Der mittlere Streifen, der die beiden Sphären voneinander trennt, ist den Personifikationen der Sternbilder vorbehalten, die nach ihren astrologischen Dekanen unterteilt sind. Der Monat April, der im Zeichen der Venus steht, die auf einem von Schwänen gezogenen Triumphwagen thront, ist den Liebespaaren und den Grazien vorbehalten. Im unteren Register sieht man rechts Borso d’Este mit seinem Hofstaat, wie er einem Hofnarren eine Münze überreicht. Links oben ist ein festliches Turnierzu sehen, das jährlich im April stattfand. Die Szene auf der linken Seite ist weitgehend zerstört, erkennbar ist jedoch noch die Gestalt des Herzogs mit seinem Gefolge. Auf der Kante des umlaufenden Sockels, der ehemals eine reiche und wahrscheinlich illusionistische Bemalung hatte, sitzt ein Höfling und lässt die Beine baumeln. Möglicherweise beabsichtigte Borso d’Este, der 1471 durch Papst Paul II. in den erblichen Herzogsstand erhoben wurde, mit seinem auf drei Ebenen spielenden Panorama des Jahresablaufs eine Verbildlichung der im Schutze der antiken Gottheiten stehenden guten Regierung (buon governo), der sich das Herzogtum Ferrara unter seiner Herrschaft erfreute.

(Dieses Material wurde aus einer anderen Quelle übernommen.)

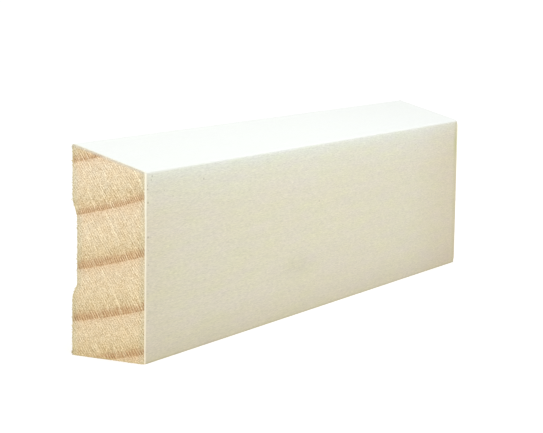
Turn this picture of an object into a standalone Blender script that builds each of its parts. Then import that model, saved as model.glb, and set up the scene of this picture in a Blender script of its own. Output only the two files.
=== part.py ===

Das Interesse der Kunstgeschichte an diesem flächenmäßig größten profanen Zyklus, der sich aus dem 15. Jahrhundert erhalten hat, hängt mehr mit dem in Einzelheiten bis heute nicht ganz geklärten Inhalt als mit seiner formalen Gestaltung zusammen, die bei allem erzählerischen Reichtum und trotz einiger hinreißender Szenen in ihrer Gesamtheit nicht entfernt an die suggestive Wirkung der Camera degli Sposi von Mantegna heranreicht. Ausgehend von der Untersuchung, die Aby Warburg dem Zyklus gewidmet hat, konzentrierte sich die spätere Literatur auf die Entzifferung des ikonologischen Programms. Warburgs Interesse galt vor allem den Personifikationen der „Dekane“ in den mittleren Registern. Dass er gerade von ihnen so fasziniert war, erklärt sich auch aus ihrer bizarren und abenteuerlichen Gestaltung. Der eigentliche Motor für Warburgs Interesse waren jedoch die hintergründigen Traditionen, die sich in diesem astrologisch strukturierten Zyklus kundtun. Als Quelle für die Gestalten der Dekane hat Warburg die Beschreibungen des arabischen Gelehrten Abu-ma-schar erkannt, die 1293 ins Lateinische übersetzt worden waren. In den Dekanen von Ferrara, etwa im Widder-Mann, den er als verballhorntes Perseus-Gestirn interpretieren konnte, sah er Belege für das unterschwellige Weiterleben der Antike in fremden Kulturen und im Mittelalter. Exemplarisch verkörperten die Dekane für ihn das in astrologischen Texten und Bildern gespeicherte Wissen der Antike, das über den Umweg der arabischen und anderer fremder Kulturen in der Renaissance in seiner ursprünglichen Gestalt hervortrat.